- DATASET ENTRIES:
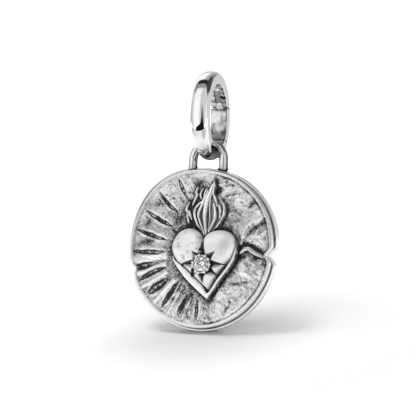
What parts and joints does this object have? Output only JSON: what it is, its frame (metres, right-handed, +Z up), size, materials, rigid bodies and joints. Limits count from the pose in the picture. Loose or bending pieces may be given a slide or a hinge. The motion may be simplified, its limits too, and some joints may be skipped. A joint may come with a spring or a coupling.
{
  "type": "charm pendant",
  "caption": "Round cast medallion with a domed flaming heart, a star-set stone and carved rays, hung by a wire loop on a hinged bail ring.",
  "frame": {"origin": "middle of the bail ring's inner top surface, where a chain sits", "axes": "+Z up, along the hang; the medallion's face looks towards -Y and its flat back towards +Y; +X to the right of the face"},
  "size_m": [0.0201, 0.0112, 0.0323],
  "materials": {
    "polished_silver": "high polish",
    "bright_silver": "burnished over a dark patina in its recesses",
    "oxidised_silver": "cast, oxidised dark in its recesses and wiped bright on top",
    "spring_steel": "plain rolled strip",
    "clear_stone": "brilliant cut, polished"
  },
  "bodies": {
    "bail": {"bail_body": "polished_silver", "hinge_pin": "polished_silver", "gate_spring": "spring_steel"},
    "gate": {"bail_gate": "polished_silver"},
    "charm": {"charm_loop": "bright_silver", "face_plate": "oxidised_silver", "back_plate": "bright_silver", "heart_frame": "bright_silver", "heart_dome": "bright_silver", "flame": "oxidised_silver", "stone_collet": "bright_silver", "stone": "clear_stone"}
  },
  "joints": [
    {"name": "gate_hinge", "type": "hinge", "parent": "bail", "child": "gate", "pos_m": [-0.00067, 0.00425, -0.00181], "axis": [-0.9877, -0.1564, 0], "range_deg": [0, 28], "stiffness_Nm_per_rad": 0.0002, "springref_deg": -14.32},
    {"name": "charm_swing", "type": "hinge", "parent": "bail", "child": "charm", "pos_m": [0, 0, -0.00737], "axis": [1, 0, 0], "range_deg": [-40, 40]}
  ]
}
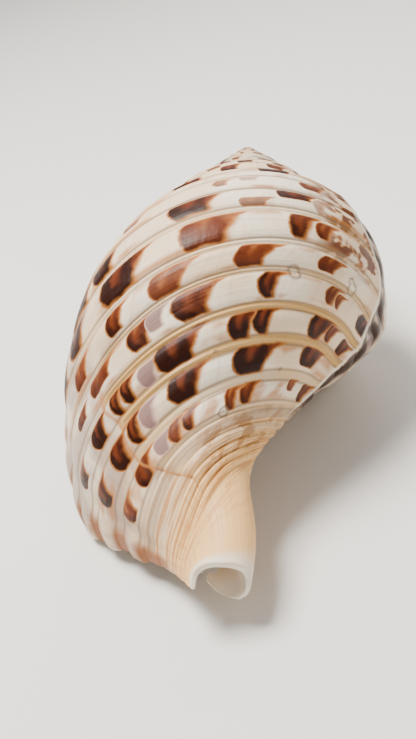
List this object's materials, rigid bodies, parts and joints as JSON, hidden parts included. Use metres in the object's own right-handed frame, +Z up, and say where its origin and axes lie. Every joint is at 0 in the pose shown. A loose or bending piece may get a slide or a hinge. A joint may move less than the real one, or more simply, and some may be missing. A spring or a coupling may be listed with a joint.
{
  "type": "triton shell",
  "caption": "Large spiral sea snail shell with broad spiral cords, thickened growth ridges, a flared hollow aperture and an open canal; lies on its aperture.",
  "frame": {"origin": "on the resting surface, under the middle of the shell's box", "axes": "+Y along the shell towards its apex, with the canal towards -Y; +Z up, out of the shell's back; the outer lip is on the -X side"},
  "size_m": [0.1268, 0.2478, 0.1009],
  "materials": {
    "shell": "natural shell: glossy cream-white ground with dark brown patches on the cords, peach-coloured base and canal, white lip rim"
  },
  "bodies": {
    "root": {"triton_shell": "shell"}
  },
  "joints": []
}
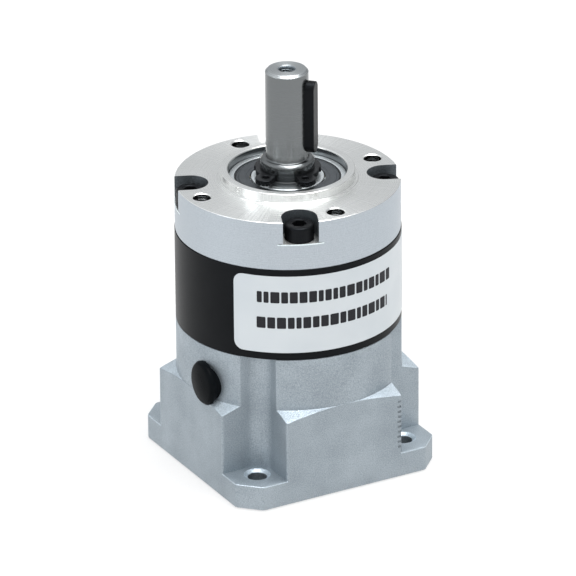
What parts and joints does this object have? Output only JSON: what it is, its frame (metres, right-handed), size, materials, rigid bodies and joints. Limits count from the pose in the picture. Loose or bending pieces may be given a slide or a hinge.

* * *

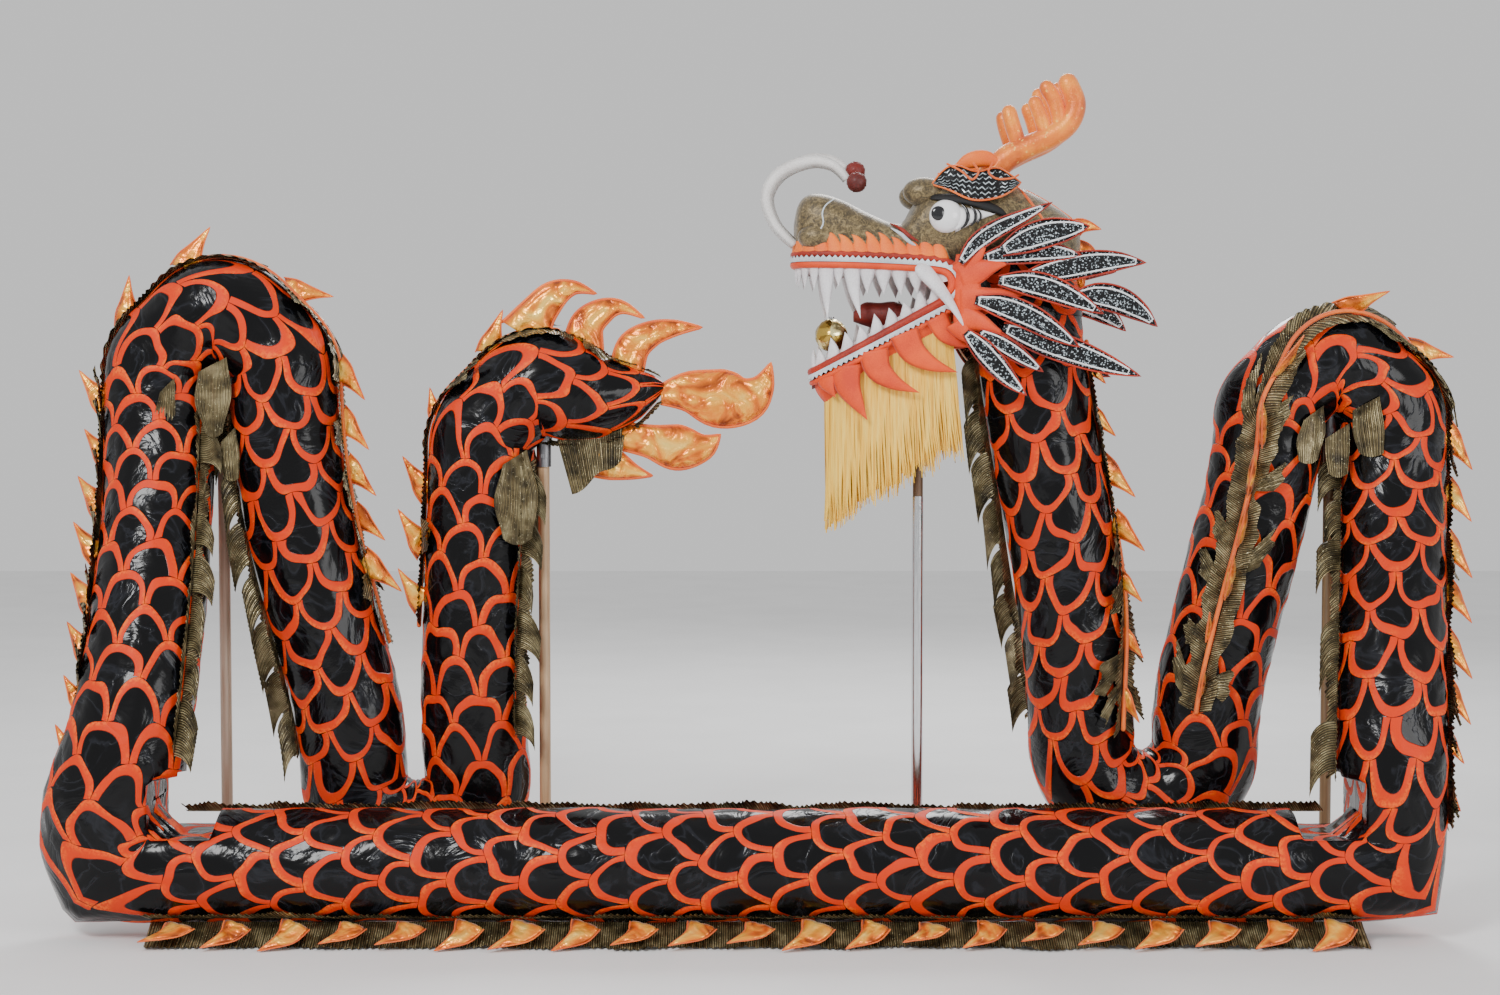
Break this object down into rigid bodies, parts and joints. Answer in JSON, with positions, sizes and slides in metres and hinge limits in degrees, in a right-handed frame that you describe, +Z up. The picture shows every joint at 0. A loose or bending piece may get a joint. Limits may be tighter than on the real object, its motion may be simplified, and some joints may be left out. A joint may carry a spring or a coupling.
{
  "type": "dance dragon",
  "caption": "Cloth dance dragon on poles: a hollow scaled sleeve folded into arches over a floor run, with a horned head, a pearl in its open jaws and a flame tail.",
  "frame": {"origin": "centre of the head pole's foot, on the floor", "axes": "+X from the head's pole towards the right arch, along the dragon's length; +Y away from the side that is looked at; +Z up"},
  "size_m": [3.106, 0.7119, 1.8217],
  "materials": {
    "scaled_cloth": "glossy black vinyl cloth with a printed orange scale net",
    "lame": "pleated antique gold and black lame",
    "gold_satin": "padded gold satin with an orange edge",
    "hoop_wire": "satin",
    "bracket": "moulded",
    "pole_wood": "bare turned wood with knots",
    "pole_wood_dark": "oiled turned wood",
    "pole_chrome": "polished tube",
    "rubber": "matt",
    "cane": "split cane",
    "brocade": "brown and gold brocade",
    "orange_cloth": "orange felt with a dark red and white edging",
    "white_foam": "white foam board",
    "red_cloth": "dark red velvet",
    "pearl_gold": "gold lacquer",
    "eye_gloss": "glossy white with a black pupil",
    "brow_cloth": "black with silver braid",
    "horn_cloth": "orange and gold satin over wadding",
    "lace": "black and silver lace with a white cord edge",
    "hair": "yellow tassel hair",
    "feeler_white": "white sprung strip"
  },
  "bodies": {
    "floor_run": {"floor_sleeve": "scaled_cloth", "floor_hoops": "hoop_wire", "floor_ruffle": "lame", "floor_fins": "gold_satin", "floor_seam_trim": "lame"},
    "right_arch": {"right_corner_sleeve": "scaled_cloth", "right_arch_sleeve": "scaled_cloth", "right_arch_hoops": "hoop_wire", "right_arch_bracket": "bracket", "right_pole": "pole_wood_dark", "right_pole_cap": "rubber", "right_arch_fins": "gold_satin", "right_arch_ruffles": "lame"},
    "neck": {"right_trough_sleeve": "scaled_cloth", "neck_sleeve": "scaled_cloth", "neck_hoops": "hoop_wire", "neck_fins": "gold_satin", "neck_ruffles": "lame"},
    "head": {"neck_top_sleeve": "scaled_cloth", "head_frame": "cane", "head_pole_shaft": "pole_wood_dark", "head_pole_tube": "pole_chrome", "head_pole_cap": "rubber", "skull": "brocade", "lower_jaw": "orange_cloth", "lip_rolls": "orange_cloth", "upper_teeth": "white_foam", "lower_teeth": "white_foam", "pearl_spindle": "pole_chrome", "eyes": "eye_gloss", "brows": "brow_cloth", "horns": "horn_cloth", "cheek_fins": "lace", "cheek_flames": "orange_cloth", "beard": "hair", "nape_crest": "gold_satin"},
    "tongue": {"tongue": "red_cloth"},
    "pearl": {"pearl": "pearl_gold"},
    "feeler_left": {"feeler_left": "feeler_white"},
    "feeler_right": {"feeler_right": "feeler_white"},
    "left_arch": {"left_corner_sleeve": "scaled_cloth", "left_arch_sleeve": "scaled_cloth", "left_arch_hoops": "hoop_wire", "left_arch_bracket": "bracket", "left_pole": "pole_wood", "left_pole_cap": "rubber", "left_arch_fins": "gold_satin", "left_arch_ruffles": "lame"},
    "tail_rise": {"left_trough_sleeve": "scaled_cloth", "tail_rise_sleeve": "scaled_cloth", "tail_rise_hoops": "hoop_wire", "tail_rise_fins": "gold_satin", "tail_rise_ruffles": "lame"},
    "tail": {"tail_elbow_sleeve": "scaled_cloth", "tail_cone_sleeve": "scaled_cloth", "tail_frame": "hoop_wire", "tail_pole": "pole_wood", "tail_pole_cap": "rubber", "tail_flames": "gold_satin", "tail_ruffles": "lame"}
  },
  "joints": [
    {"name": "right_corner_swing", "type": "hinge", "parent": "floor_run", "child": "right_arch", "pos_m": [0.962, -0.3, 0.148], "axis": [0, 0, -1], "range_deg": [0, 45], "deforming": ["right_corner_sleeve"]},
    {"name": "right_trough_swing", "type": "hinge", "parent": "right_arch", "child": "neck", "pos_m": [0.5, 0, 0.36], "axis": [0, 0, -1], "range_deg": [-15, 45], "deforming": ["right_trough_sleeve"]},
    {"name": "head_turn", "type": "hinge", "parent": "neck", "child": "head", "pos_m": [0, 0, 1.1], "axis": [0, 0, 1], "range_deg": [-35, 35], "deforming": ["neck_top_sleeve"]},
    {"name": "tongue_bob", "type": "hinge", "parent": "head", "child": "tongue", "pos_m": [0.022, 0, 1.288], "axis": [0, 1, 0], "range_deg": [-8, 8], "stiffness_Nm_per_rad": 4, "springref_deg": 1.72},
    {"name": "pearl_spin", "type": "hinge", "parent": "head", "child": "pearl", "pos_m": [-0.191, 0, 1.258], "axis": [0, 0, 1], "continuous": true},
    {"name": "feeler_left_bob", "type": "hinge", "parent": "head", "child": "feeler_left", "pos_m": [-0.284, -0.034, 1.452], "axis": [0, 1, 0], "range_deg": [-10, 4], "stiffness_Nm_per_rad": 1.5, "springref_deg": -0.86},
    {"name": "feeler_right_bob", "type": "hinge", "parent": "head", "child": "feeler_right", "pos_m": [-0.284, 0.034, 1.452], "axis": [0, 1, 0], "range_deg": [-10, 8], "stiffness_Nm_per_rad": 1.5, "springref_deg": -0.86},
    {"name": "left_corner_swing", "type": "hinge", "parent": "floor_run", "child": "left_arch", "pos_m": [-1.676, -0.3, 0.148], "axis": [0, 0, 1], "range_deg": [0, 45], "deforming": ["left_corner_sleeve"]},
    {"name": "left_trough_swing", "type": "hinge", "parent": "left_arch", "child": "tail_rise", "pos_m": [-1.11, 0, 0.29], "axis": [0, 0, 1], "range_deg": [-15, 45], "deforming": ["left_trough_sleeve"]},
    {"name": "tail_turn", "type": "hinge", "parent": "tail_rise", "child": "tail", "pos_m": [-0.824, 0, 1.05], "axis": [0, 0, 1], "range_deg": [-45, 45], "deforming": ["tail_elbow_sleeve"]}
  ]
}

- TASK DETAILS: Look above for every line with the word "into" and copy it.

- FINISHED ANSWER:
Break this object down into rigid bodies, parts and joints. Answer in JSON, with positions, sizes and slides in metres and hinge limits in degrees, in a right-handed frame that you describe, +Z up. The picture shows every joint at 0. A loose or bending piece may get a joint. Limits may be tighter than on the real object, its motion may be simplified, and some joints may be left out. A joint may carry a spring or a coupling.
  "caption": "Cloth dance dragon on poles: a hollow scaled sleeve folded into arches over a floor run, with a horned head, a pearl in its open jaws and a flame tail.",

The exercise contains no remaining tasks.